NEW YORK – Former hedge fund portfolio manager Mathew Martoma has been indicted in one of the “most lucrative” insider trading schemes ever involving $276 million and will be arraigned in a court here later this month.
Martoma, 38, was arrested in November at his home in Boca Raton, Florida, on charges of using material, non-public information he received from a doctor on the clinical trial of an Alzheimer’s disease drug to make profits and avoid losses for his hedge fund in an amount totaling $276 million.
The Indian American portfolio manager was released on a $5 million bail after he appeared in Manhattan federal court for an initial hearing last month. A federal grand jury indicted Martoma on securities fraud and conspiracy charges last week.
He faces a maximum penalty of 45 years in prison and a $5 million fine. He will appear in federal district court in Manhattan for his arraignment this week, when he will enter a plea.
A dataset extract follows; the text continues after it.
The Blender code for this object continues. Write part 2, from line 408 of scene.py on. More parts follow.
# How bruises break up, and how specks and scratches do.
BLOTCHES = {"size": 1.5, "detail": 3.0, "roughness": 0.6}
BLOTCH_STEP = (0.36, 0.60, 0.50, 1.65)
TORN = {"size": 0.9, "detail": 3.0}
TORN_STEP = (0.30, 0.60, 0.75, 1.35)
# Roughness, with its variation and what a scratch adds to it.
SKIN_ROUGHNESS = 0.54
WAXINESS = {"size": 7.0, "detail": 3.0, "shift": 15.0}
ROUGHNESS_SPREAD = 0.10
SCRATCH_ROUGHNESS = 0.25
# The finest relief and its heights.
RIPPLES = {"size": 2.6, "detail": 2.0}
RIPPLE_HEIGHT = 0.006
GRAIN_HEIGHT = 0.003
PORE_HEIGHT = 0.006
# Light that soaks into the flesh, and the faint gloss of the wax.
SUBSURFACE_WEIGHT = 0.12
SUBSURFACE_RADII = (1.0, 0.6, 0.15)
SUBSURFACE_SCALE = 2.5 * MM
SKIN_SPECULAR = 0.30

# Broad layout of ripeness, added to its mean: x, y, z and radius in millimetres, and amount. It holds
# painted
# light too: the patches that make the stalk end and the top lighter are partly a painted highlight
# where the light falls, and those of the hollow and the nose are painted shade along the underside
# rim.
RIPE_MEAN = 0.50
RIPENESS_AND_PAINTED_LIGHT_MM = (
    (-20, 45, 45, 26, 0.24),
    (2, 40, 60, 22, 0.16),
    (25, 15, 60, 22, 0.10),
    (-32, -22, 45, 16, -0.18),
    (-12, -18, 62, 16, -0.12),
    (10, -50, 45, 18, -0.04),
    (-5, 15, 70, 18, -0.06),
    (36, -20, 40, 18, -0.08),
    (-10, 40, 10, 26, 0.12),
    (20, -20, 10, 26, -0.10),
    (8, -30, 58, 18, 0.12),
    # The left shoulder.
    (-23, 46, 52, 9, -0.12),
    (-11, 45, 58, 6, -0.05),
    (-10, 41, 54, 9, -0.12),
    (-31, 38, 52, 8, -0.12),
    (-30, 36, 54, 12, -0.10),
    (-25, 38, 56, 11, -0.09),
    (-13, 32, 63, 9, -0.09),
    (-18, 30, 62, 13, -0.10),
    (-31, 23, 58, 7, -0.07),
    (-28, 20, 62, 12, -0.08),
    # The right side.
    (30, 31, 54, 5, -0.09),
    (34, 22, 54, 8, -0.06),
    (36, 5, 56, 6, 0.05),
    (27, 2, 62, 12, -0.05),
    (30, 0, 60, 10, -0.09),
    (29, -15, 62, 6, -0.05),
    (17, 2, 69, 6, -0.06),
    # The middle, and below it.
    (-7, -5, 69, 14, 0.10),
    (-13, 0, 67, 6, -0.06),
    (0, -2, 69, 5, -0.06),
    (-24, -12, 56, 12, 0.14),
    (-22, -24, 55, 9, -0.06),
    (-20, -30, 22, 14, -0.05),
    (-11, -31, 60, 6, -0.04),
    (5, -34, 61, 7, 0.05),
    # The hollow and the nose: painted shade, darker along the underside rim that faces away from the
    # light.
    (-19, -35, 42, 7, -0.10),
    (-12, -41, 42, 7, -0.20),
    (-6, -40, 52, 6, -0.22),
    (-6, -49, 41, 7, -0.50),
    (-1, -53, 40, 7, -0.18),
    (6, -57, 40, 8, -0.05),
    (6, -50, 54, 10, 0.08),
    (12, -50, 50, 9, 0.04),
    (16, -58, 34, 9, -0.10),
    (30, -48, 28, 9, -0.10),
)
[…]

A Stanford University graduate, Martoma is the son of Indian immigrants and was born Ajai Mathew Mariamdani Thomas. He later changed his name in 2003.
The Securities and Exchange Commission has also filed a civil insider trading case against him on similar charges. Martoma’s lawyer Charles Stillman said in a statement that the indictment is “disappointing” but was expected.
“The simple fact is that Mathew Martoma did not trade on inside information, is innocent of all these charges, and we look forward to his ultimate vindication.”
He had worked with CR Intrinsic Investors, an affiliate of SAC Capital Advisors. SAC is owned by hedge fund titan Steven Cohen, who is among one of the world’s richest men. Martoma is the fifth person associated with SAC, which is considered one of the most influential hedge funds, to be charged with insider trading.